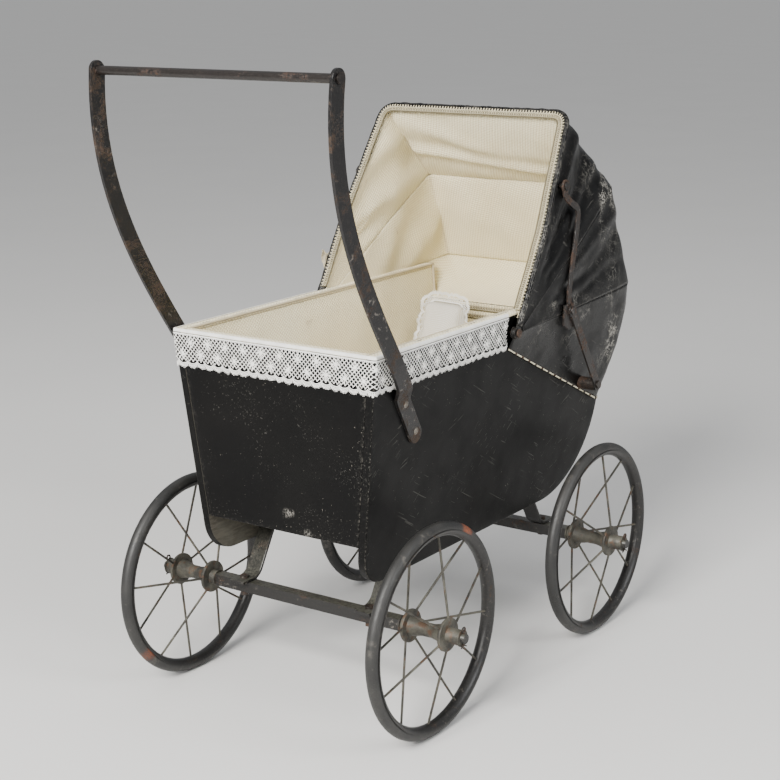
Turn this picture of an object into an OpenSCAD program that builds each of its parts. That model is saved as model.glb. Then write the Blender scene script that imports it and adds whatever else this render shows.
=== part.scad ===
// Old doll's pram: a deep board body on flat steel springs, four wire wheels,
// a steel push handle and a folding fan hood with jointed stays.
// +Y is the way it travels, +X is the pusher's right and the ground is z = 0.
// Inside the file, y is measured from the rear axle; place() moves the origin to the middle.

/* [Wheels] */
// Radius of a wheel over its tyre
wheel_r = 100; // [80:1:120]
// Diameter of the round rubber tyre
tyre_d = 12; // [8:0.5:14]
// Wall of the steel rim that holds the tyre
rim_wall = 1; // [0.6:0.1:1.5]
// Number of wire spokes in a wheel
spokes = 12; // [8:2:16]
// Diameter of a spoke
spoke_d = 2.2; // [1.4:0.1:3]
// Distance from the middle to the centre plane of a wheel
wheel_x = 142; // [136:1:160]
// Distance from the rear axle to the front axle
wheelbase = 305; // [280:1:320]
// Diameter of the flanges on a hub
flange_d = 31; // [26:1:36]
// Radial running clearance between a hub and its axle
hub_play = 0.05; // [0.02:0.01:0.1]

/* [Axles and springs] */
// Diameter of the round end of an axle
axle_d = 9; // [7:0.5:10]
// Height of the square part of an axle
beam_h = 11; // [9:0.5:13]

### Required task
Copy the material above verbatim.

### Answer to this problem
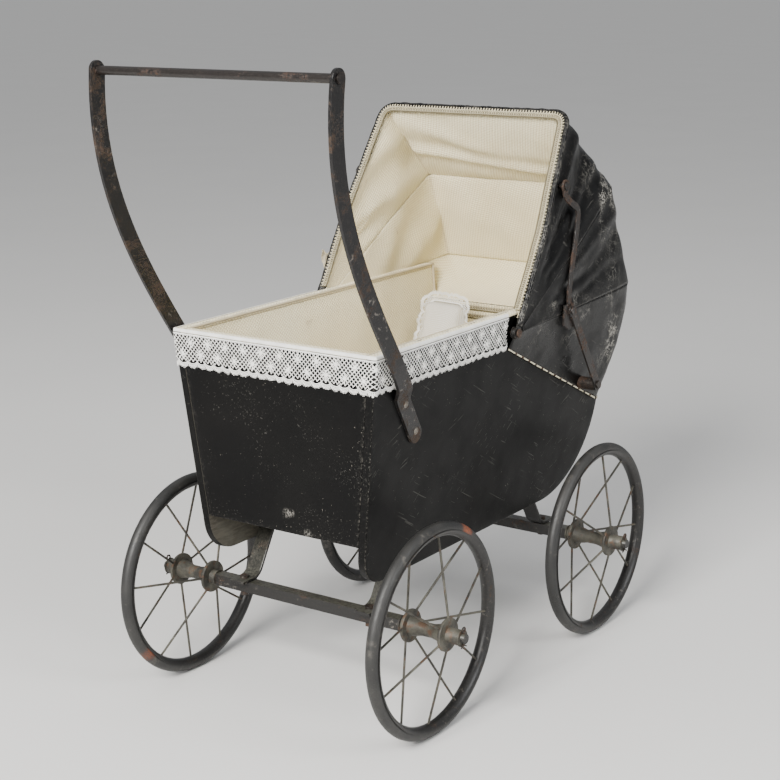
Turn this picture of an object into an OpenSCAD program that builds each of its parts. That model is saved as model.glb. Then write the Blender scene script that imports it and adds whatever else this render shows.
=== part.scad ===
// Old doll's pram: a deep board body on flat steel springs, four wire wheels,
// a steel push handle and a folding fan hood with jointed stays.
// +Y is the way it travels, +X is the pusher's right and the ground is z = 0.
// Inside the file, y is measured from the rear axle; place() moves the origin to the middle.

/* [Wheels] */
// Radius of a wheel over its tyre
wheel_r = 100; // [80:1:120]
// Diameter of the round rubber tyre
tyre_d = 12; // [8:0.5:14]
// Wall of the steel rim that holds the tyre
rim_wall = 1; // [0.6:0.1:1.5]
// Number of wire spokes in a wheel
spokes = 12; // [8:2:16]
// Diameter of a spoke
spoke_d = 2.2; // [1.4:0.1:3]
// Distance from the middle to the centre plane of a wheel
wheel_x = 142; // [136:1:160]
// Distance from the rear axle to the front axle
wheelbase = 305; // [280:1:320]
// Diameter of the flanges on a hub
flange_d = 31; // [26:1:36]
// Radial running clearance between a hub and its axle
hub_play = 0.05; // [0.02:0.01:0.1]

/* [Axles and springs] */
// Diameter of the round end of an axle
axle_d = 9; // [7:0.5:10]
// Height of the square part of an axle
beam_h = 11; // [9:0.5:13]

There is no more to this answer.